Richard Garrard, geoscience manager for FEX and the company’s top man on the ground in Alaska, told Petroleum News after the sale that the sale area is where the company shot proprietary 3-D seismic the previous winter. This was followed by a 2-D program, England said Oct. 10, 2007.

In the October 2006 North Slope areawide lease sale held by the State of Alaska, FEX took its first onshore state acreage — a block of seven leases west of the trans-Alaska oil pipeline including the old Atlantic Richfield Susie 1 well. The company bid $413,805 for the tracts.

The Susie 1 was drilled in 1966 by Richfield, which would soon merge with Atlantic, at a surface geological structure north of Sagwon on the Sagavanirktok River. Richfield drilled down through the crest of the surface anticline at Susie.

“That well went down to 13,500 feet and had some oil shows in the … upper part of the hole,” Gil Mull, an on-site geologist, told Petroleum News in 2002. Unfortunately, the shows did not prove economic for a remote well by 1968 standards and Richfield abandoned the well in December 1966. A year later Atlantic Richfield, predecessor to ARCO, and Humble Oil, predecessor to Exxon, drilled the discovery well at Prudhoe Bay, about 60 miles north of Susie 1.

Mull, who gained a reputation as one of the top geologists working northern Alaska, also said “some of us were pushing hard to continue the Susie well on down to test the Sadlerochit before that well was abandoned.” (The top of the Sadlerochit group is the Ivishak formation that forms the main reservoir in the Prudhoe Bay field.)
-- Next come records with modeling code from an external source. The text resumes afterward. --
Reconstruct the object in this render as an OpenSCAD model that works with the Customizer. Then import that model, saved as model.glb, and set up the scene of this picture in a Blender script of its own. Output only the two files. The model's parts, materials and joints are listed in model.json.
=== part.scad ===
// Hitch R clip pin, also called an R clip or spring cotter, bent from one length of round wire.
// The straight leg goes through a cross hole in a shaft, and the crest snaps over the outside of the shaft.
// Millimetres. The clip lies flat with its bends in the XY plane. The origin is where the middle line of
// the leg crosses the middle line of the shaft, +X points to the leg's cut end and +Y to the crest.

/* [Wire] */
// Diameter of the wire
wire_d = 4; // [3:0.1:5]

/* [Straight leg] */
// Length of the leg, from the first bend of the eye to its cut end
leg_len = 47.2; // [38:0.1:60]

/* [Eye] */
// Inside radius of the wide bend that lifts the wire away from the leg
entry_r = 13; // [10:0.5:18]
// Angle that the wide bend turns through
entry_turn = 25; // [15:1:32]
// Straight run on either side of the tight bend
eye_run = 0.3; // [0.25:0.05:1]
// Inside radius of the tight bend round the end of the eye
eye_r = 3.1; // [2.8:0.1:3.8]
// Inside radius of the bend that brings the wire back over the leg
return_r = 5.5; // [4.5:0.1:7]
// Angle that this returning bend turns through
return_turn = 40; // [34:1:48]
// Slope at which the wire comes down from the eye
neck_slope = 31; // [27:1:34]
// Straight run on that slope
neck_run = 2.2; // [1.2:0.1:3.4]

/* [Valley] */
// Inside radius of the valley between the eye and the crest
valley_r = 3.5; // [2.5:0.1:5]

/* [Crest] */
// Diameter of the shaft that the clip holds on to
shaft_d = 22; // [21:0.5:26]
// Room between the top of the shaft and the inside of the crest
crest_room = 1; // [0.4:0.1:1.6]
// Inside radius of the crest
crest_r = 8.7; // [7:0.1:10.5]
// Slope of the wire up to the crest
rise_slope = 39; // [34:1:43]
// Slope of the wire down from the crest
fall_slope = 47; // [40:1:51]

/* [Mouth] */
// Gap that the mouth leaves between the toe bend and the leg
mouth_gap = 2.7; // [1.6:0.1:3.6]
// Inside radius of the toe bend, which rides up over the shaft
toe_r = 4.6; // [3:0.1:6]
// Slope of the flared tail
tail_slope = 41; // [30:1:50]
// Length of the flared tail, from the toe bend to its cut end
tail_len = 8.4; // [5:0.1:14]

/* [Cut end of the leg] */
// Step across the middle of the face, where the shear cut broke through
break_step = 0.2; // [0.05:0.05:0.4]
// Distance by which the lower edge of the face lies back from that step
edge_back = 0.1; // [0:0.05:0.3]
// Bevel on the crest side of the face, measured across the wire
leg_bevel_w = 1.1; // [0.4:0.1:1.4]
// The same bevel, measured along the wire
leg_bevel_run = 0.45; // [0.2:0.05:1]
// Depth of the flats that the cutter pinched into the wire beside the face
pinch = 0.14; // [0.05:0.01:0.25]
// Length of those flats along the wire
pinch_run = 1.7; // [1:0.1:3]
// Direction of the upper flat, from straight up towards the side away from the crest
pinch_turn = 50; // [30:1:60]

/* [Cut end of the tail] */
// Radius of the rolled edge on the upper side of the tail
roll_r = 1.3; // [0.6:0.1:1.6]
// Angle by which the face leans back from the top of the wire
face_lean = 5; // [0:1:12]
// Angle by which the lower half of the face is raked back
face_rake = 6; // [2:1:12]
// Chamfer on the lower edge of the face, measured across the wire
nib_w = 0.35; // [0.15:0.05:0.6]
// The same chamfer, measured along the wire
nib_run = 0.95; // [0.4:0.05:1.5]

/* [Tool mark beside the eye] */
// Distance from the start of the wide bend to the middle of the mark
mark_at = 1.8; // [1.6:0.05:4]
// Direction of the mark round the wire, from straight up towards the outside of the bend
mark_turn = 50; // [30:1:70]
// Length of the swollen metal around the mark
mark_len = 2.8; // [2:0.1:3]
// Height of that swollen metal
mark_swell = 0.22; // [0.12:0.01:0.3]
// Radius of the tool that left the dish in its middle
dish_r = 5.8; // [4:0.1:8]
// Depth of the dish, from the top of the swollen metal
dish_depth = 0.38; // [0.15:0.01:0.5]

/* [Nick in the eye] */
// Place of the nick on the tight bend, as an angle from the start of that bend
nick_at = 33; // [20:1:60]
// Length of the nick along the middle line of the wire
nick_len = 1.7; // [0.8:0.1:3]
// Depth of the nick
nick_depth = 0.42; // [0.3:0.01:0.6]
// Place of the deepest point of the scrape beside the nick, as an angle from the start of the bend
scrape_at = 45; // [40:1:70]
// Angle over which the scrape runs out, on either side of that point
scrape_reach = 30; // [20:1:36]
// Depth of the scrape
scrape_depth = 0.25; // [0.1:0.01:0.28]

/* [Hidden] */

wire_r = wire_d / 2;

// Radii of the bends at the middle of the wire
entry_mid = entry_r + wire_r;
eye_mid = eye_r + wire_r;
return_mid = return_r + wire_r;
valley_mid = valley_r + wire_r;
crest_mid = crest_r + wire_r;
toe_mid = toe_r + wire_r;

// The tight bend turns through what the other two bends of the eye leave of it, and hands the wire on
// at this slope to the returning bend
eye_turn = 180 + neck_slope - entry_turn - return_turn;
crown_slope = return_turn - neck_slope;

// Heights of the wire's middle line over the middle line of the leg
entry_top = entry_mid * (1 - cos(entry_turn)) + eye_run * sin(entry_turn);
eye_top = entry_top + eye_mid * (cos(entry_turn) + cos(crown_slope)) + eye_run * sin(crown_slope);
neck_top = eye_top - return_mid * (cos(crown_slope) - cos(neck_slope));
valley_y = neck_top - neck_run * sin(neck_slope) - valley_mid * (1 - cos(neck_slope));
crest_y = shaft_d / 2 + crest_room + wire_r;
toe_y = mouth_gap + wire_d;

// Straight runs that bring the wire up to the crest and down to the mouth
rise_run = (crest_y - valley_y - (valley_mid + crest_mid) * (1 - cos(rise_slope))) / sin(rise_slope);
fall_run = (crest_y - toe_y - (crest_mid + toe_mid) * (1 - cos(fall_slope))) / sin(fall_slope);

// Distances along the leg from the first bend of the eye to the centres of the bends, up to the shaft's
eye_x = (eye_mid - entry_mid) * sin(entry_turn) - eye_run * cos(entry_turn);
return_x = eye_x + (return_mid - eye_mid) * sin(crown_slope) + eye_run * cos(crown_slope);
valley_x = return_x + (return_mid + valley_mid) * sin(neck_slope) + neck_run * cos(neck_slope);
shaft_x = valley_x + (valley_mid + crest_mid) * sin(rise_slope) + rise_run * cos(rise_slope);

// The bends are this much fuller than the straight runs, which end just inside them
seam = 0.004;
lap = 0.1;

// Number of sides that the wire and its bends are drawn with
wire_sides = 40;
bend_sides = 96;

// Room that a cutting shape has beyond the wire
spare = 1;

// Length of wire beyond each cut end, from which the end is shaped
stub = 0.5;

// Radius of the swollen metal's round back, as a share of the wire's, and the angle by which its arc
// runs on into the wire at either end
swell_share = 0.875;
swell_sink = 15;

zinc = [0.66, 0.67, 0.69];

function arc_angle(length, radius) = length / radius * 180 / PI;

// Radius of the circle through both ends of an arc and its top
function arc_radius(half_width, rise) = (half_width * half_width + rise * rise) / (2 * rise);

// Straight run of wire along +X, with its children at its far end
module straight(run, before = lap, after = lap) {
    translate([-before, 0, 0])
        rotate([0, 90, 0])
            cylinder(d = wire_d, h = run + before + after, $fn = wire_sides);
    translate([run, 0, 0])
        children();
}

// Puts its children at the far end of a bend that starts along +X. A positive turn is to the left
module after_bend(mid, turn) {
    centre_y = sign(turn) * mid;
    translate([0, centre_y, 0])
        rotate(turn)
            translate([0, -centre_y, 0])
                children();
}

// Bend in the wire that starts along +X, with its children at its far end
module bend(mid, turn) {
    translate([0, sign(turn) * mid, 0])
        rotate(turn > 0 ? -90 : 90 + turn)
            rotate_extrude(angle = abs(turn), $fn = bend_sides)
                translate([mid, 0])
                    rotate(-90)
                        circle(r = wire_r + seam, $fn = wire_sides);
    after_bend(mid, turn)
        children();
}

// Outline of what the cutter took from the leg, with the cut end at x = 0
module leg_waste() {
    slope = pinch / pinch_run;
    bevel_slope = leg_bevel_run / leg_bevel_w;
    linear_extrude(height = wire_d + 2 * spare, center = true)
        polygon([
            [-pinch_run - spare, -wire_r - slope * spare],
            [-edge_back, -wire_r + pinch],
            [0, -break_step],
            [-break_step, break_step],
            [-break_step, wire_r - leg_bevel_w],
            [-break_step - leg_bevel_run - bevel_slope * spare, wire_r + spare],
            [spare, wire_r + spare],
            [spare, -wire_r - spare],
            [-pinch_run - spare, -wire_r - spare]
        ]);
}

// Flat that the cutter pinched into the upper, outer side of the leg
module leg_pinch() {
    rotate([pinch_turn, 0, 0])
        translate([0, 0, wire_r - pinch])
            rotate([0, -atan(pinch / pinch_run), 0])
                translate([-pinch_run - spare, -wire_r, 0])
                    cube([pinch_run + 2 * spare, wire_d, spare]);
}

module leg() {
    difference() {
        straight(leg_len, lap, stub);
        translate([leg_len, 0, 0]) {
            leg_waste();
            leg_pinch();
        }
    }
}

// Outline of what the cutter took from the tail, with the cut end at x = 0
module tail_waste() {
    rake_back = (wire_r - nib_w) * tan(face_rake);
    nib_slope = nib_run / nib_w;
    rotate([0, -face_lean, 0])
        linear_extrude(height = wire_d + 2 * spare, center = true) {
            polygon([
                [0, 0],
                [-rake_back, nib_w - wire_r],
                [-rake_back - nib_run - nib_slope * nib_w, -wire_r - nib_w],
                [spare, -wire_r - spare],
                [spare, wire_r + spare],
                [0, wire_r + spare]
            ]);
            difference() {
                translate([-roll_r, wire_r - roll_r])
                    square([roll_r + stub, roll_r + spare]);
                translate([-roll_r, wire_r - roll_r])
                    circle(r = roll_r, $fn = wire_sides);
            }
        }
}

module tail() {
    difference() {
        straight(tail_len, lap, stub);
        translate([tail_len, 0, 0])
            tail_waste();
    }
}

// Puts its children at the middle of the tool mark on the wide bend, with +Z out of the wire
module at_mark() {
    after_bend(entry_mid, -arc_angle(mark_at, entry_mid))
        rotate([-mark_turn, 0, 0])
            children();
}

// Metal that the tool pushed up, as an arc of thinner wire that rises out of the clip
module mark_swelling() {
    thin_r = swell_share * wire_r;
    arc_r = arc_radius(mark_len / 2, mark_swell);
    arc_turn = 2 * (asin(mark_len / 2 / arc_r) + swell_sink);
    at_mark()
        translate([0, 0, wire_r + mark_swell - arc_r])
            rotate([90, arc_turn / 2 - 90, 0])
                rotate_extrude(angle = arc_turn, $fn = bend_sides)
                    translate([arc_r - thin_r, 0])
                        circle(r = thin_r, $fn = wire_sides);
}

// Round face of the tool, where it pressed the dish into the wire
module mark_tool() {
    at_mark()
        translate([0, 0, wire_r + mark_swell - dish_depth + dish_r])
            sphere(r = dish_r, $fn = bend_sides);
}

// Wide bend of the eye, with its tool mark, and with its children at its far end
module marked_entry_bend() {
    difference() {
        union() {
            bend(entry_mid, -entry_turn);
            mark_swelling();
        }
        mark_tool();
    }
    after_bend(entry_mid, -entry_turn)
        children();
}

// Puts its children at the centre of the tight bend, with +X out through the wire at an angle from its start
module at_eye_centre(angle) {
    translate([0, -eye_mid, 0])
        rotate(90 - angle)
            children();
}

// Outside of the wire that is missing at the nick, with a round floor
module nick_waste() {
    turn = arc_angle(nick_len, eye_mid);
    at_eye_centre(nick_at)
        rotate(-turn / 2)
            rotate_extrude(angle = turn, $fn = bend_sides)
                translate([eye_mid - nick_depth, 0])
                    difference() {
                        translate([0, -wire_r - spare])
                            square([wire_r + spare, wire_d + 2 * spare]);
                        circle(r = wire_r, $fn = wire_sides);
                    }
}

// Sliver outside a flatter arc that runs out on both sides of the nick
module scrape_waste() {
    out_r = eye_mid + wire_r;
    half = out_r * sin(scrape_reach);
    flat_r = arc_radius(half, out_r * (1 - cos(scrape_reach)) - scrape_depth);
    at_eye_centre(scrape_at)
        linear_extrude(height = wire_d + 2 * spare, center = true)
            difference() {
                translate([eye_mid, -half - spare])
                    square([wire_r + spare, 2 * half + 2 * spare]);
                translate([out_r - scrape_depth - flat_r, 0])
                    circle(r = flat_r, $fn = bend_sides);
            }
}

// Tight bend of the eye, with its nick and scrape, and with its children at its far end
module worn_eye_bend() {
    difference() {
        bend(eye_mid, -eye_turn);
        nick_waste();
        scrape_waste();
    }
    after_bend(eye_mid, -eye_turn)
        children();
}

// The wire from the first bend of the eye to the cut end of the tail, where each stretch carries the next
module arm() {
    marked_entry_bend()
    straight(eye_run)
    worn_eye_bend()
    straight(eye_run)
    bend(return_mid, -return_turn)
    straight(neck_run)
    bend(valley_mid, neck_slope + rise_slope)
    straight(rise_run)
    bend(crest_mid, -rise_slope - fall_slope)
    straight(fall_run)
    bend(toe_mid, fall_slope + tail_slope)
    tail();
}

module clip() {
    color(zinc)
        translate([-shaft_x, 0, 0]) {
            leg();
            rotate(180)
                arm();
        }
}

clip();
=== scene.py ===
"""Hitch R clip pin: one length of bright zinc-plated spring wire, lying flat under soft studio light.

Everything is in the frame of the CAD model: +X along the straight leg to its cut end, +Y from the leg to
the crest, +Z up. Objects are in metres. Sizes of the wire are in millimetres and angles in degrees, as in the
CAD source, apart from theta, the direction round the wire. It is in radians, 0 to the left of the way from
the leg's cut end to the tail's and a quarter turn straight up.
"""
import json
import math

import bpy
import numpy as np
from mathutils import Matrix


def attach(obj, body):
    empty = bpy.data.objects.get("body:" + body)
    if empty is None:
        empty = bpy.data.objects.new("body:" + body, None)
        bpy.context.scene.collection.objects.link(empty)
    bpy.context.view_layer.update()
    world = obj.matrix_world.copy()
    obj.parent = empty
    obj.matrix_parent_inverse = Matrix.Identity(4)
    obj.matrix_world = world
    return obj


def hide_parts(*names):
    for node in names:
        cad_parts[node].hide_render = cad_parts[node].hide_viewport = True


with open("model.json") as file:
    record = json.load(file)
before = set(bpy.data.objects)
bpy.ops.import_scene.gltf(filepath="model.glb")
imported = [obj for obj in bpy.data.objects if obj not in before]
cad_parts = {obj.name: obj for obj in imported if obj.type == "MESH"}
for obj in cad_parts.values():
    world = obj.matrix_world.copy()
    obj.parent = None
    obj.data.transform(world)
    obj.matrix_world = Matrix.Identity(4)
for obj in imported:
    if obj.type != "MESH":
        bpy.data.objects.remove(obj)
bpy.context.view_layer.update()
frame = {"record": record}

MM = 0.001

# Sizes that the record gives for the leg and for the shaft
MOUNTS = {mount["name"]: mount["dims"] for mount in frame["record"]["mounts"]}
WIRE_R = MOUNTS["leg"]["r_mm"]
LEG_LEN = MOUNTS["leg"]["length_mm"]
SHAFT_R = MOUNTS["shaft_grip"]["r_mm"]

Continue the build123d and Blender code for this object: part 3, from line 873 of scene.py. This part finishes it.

FEX, Petro-Canada formally team up

In December 2006 a 30-day public notice was posted by the State of Alaska saying that Calgary-based Petro-Canada’s Alaska subsidiary had submitted an oil discharge prevention and contingency plan for a “multi-year exploration drilling program” in NPR-A. Drilling was to begin in the winter of 2007-08.

But while the company’s spill plan was being processed by the Alaska Department of Environmental Conservation an exploration partnership between FEX and Petro-Canada was being hashed out for all of their tracts in NPR-A, except for Petro-Canada’s acreage in the Brooks Range Foothills which it shared with Anadarko Petroleum and BG Group.

Three wells instead of five

On Jan. 19, 2007, at the Alaska Support Industry Alliance’s annual Meet Alaska conference, England was less enthusiastic about Alaska than he and his superiors had been in the past.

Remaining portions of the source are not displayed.